Python | EasyOCR | TrOCR | Deep Learning | VLM
Situation
Risk-Based Inspection (RBI) assessments require engineers to manually review large-format P&ID and PFD documents (typically A0/A1 size) to identify and number all piping equipment, define corrosion circuits, and establish inventory groups. This manual process is cognitively demanding, time-consuming, and highly prone to human error — especially across interconnected, multi-sheet P&ID sets common in large plant facilities.
Task
To address this bottleneck, I set out to develop an intelligent P&ID analysis tool capable of automating the extraction and interpretation of the three fundamental components of any P&ID/PFD: text, symbols, and lines. The end goal was a system that could:
Automatically identify and locate all equipment and piping tags
Recognize instrument and equipment symbols to auto-generate inventory groups
Trace process lines to support corrosion circuit creation
Serve as a general-purpose P&ID analysis platform beyond RBI use cases
Action
I developed a Python-based application integrating OCR engines (EasyOCR, TrOCR) and deep learning/Visual Language Models (VLM) for symbol recognition.

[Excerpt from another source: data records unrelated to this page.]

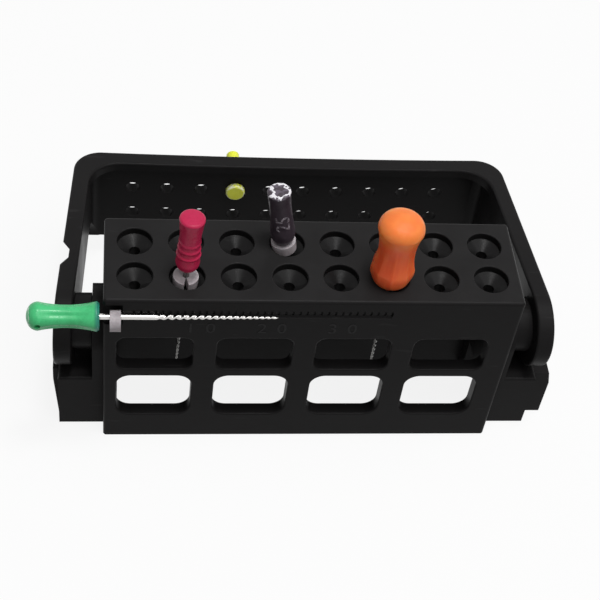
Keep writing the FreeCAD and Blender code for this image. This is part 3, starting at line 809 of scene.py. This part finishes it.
def build_object():
    black = black_plastic()
    rubber = silicone()
    bright_steel = steel("bright_steel", BRIGHT_STEEL_LEVEL)
    # Painted shade: the darker steel copy for the standing blades stands in for their shade
    shaded_steel = steel("shaded_steel", SHADED_STEEL_LEVEL)
    paint_frame_nodes({
        "rack_block": black, "cover": black, "marker_plug": plug_plastic(),
        "pink_stop": rubber, "violet_stop": rubber, "green_stop": rubber})
    files = (("pink", PINK, ridged, pink_plastic(), shaded_steel),
             ("violet", VIOLET, plain, violet_plastic(), shaded_steel),
             ("green", GREEN, grooved, green_plastic(), bright_steel),
             ("orange", ORANGE, faceted, orange_plastic(), shaded_steel))
    for colour, size, ripple, paint, metal in files:
        place, length = file_place(colour)
        fluted_blade(colour, place, length, metal)
        grip = turned_handle(colour, size, ripple, place, paint)
        if colour == "green":
            cut_cord_hole(grip, place)
        if colour == "violet":
            size_number(place, worn_paint())
    scale_numbers(number_plastic())


# Stage

def background_ray(tree):
    """One for rays that show the background: from the camera, off gloss and through clear pieces."""
    path = tree.nodes.new("ShaderNodeLightPath")
    shown = path.outputs["Is Camera Ray"]
    for kind in ("Is Glossy Ray", "Is Transmission Ray"):
        either = tree.nodes.new("ShaderNodeMath")
        either.operation = "MAXIMUM"
        tree.links.new(shown, either.inputs[0])
        tree.links.new(path.outputs[kind], either.inputs[1])
        shown = either.outputs[0]
    return shown


def two_shaders(tree, share, first, second, output_kind):
    """Joins two shaders by a share into the output of an emptied node tree."""
    mixer = tree.nodes.new("ShaderNodeMixShader")
    output = tree.nodes.new(output_kind)
    tree.links.new(share, mixer.inputs["Fac"])
    tree.links.new(first.outputs[0], mixer.inputs[1])
    tree.links.new(second.outputs[0], mixer.inputs[2])
    tree.links.new(mixer.outputs[0], output.inputs["Surface"])


def floor():
    """Pale floor that the background's rays see almost white, with the object's soft shadow."""
    bpy.ops.mesh.primitive_plane_add(size=FLOOR_SIZE * MM)
    plane = bpy.context.object
    plane.name = "floor"
    made = bpy.data.materials.new("floor")
    made.use_nodes = True
    tree = made.node_tree
    tree.nodes.clear()
    seen = background_ray(tree)
    tone = tree.nodes.new("ShaderNodeMix")
    tone.data_type = "RGBA"
    for socket, grey in (("A", FLOOR_GREY), ("B", FLOOR_SEEN_GREY)):
        tone.inputs[socket].default_value = (grey, grey, grey, 1)
    tree.links.new(seen, tone.inputs["Factor"])
    body = tree.nodes.new("ShaderNodeBsdfDiffuse")
    tree.links.new(tone.outputs["Result"], body.inputs["Color"])
    share = tree.nodes.new("ShaderNodeMath")
    share.operation = "MULTIPLY"
    share.inputs[1].default_value = FLOOR_WHITE_SHARE
    tree.links.new(seen, share.inputs[0])
    white = tree.nodes.new("ShaderNodeEmission")
    white.inputs["Strength"].default_value = 1.0
    two_shaders(tree, share.outputs[0], body, white, "ShaderNodeOutputMaterial")
    plane.data.materials.append(made)


def world():
    """Plain grey surroundings, white to the background's rays."""
    made = bpy.data.worlds.new("surroundings")
    bpy.context.scene.world = made
    made.use_nodes = True
    tree = made.node_tree
    tree.nodes.clear()
    lights = []
    for strength in (WORLD_LEVEL, 1.0):
        light = tree.nodes.new("ShaderNodeBackground")
        light.inputs["Color"].default_value = (1, 1, 1, 1)
        light.inputs["Strength"].default_value = strength
        lights.append(light)
    two_shaders(tree, background_ray(tree), *lights, "ShaderNodeOutputWorld")


def lamp(name, place, aim, size, watts):
    """A square soft lamp that points at a spot."""
    light = bpy.data.lights.new(name, "AREA")
    light.shape = "SQUARE"
    light.size = size
    light.energy = watts
    holder = bpy.data.objects.new(name, light)
    bpy.context.scene.collection.objects.link(holder)
    holder.location = place
    holder.rotation_euler = (Vector(aim) - Vector(place)).to_track_quat("-Z", "Y").to_euler()


def camera():
    data = bpy.data.cameras.new("camera")
    data.lens = CAMERA_LENS
    data.sensor_width = CAMERA_SENSOR
    data.clip_start = CAMERA_CLIP_START * MM
    data.clip_end = CAMERA_CLIP_END * MM
    holder = bpy.data.objects.new("camera", data)
    bpy.context.scene.collection.objects.link(holder)
    holder.location = CAMERA_PLACE
    holder.rotation_euler = Euler([math.radians(turn) for turn in CAMERA_TURN_DEG], "XYZ")
    bpy.context.scene.camera = holder


build_object()
floor()
world()
for settings in LAMPS:
    lamp(*settings)
camera()
bpy.context.scene.view_settings.view_transform = "Standard"
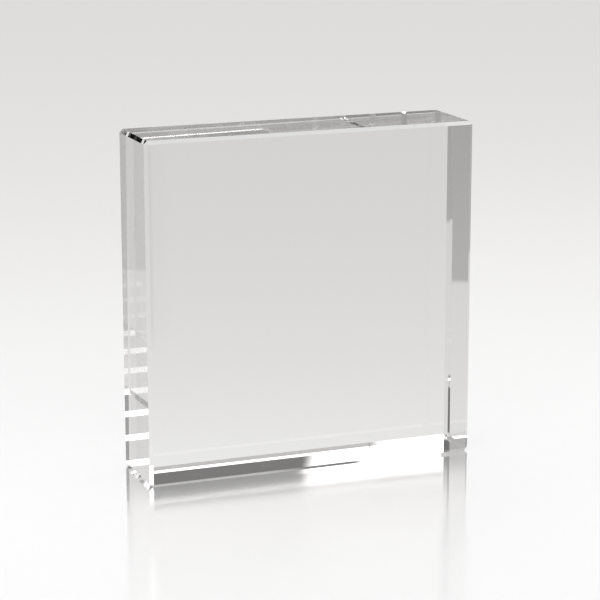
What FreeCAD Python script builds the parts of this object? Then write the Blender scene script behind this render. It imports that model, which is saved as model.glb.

Key engineering challenges and solutions included:
PDF format limitation — Converted PDF drawings to high-resolution images (PNG) to enable compatibility with OCR and vision models
Image scale problem — P&ID images often exceed 10,000 px in dimension while tag text occupies only 10–20 px, exceeding model input limits. I designed a sliding window mechanism with overlapping tiles to process large images in smaller, overlapping segments, eliminating blind spots at tile boundaries
Symbol diversity — P&ID standards include hundreds of symbol variants. I curated a labeled dataset covering primary symbols (valves, flanges, instruments, etc.) and trained a deep learning model for initial recognition, with plans to expand coverage as compute resources allow
Result
Text extraction module: Successfully deployed — the tool accurately extracts every equipment and piping tag along with its coordinates, enabling instant location of any item within a P&ID without manual searching, making the equipment numbering step in RBI assessments trivial
Symbol extraction module: Functional for primary symbols (valves, flanges, instruments); model accuracy improvements are ongoing to cover the full symbol library
Line extraction module: Planned as the next development phase, to be initiated after symbol recognition reaches production-level accuracy
The tool has significantly accelerated the RBI assessment workflow, reducing both the time and cognitive load required during the P&ID review stage — a process that previously required hours of manual interpretation per document.